Opportunities: What Could Go Well with Managed Dilution
Balanced dilution offers upside.
- Aligned Incentives → Selling meaningful stakes (15-20%) attracts committed investors providing mentorship and networks. In 2026, value-add VCs help navigate growth, boosting company value despite percentage drops.
- Capital for Growth → Funds fuel product development, hiring, and marketing. A well-timed seed enables hitting Series A milestones, increasing overall pie size. Founders retaining 55%+ post-seed capture more absolute value on exits.
- Motivation Maintenance → Reasonable dilution preserves skin in the game. Teams with 35-40% post-Series A stay driven, especially with anti-dilution protections or secondary liquidity emerging.
- Liquidity Options → Managed early stakes leave room for partial sales later, providing personal financial security without full exits.
In bullish 2026 scenarios, efficient raisers compound advantages: low dilution plus rapid growth yields high returns.
Conclusion: Balanced Outlook for 2026 and Beyond
In 2026, seed and early-round dilution settles into predictable patterns: 10-15% at pre-seed, 18-22% at seed (leaving 55-60% founder ownership), and 15-20% more at Series A (down to 35-40%). These figures offer a realistic startup ownership guide, emphasizing discipline amid selective capital.
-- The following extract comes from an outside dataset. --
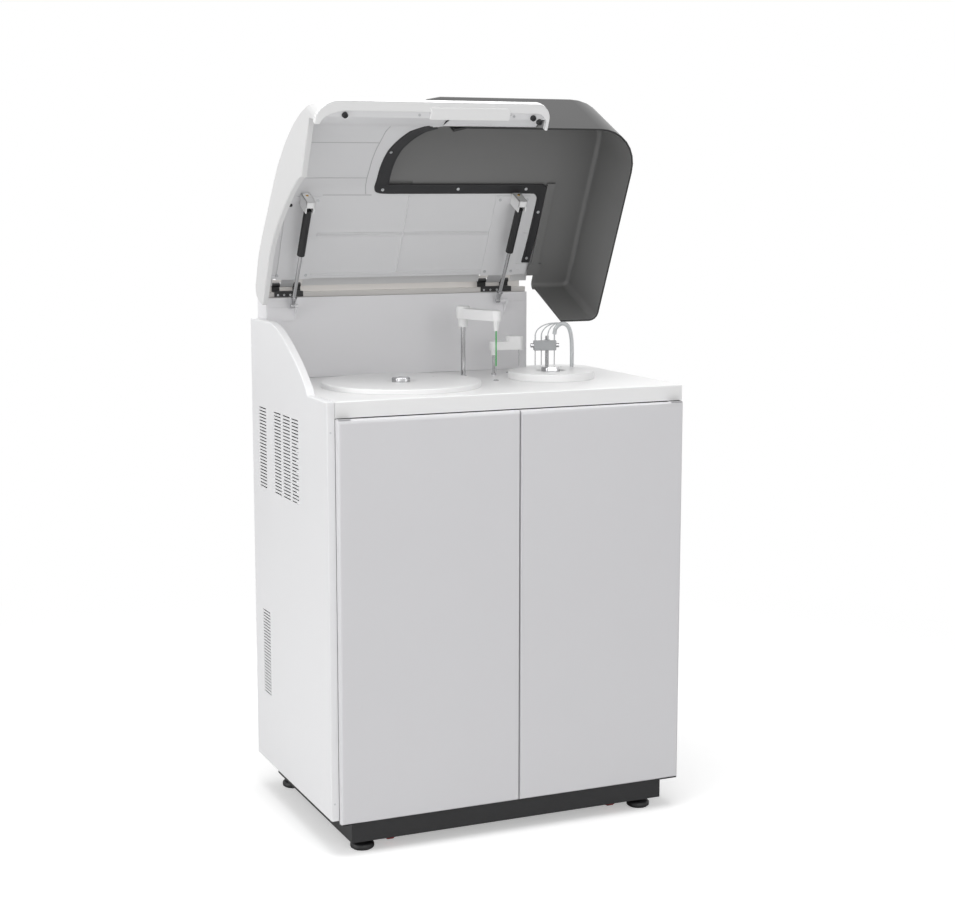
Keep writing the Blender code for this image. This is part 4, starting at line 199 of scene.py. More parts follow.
# %% [markdown]
# Soft lamps are large area lamps. One hangs straight above, so that the deck and covers read
# white. Two stand on the left, so that the side panel reads a little lighter than the doors, as on
# the real one. The one in front reaches the doors, the wall behind the deck and the inside of the
# open lid, where nothing comes from above.

# %% Lamps
LAMPS = [
    ("lamp_top", (-0.2, -0.4, 3.6), (0, 0, 0.9), 2.2, 74),
    ("lamp_left", (-4.0, -0.4, 1.2), (0, 0, 0.8), 2.4, 46),
    ("lamp_key", (-3.2, -1.6, 3.0), (0, 0, 0.9), 2.4, 18),
    ("lamp_front", (0.2, -4.3, 2.2), (0, 0, 1.1), 2.6, 35),
]


def make_lamp(name, place, target, side, power):
    """Hang a square soft lamp and aim it."""
    data = bpy.data.lights.new(name, "AREA")
    data.energy = power
    data.size = side
    lamp = put(name, data)
    lamp.location = place
    lamp.rotation_euler = (Vector(target) - Vector(place)).to_track_quat("-Z", "Y").to_euler()


for lamp in LAMPS:
    make_lamp(*lamp)
print("lamps", [lamp[0] for lamp in LAMPS])

# %% [markdown]
# ## Finishes
# Powder coat on sheet metal is never quite flat: it has the fine dimpled skin called orange peel,
# and its gloss changes a little from place to place. Both come from noise in metres on the piece
# itself. The same recipe with other numbers gives moulded plastic, rubber and plated steel, so one
# helper builds them all. A recipe is a colour, a roughness, the grain in waves per metre, the depth
# of the grain in mm, the drift of colour, and what sets the finish apart, such as its metal.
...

Hope lies in alignment: fair dilution funds growth while keeping founders motivated. Risks like control loss or over-dilution loom if terms are unfavorable. Beyond 2026, trends toward efficiency and traction-based funding suggest stabilizing or slightly lower averages for strong teams. Founders modeling cap tables early and raising purposefully position best for long-term success. Dilution is inevitable, but smart management turns it into a tool for building lasting value.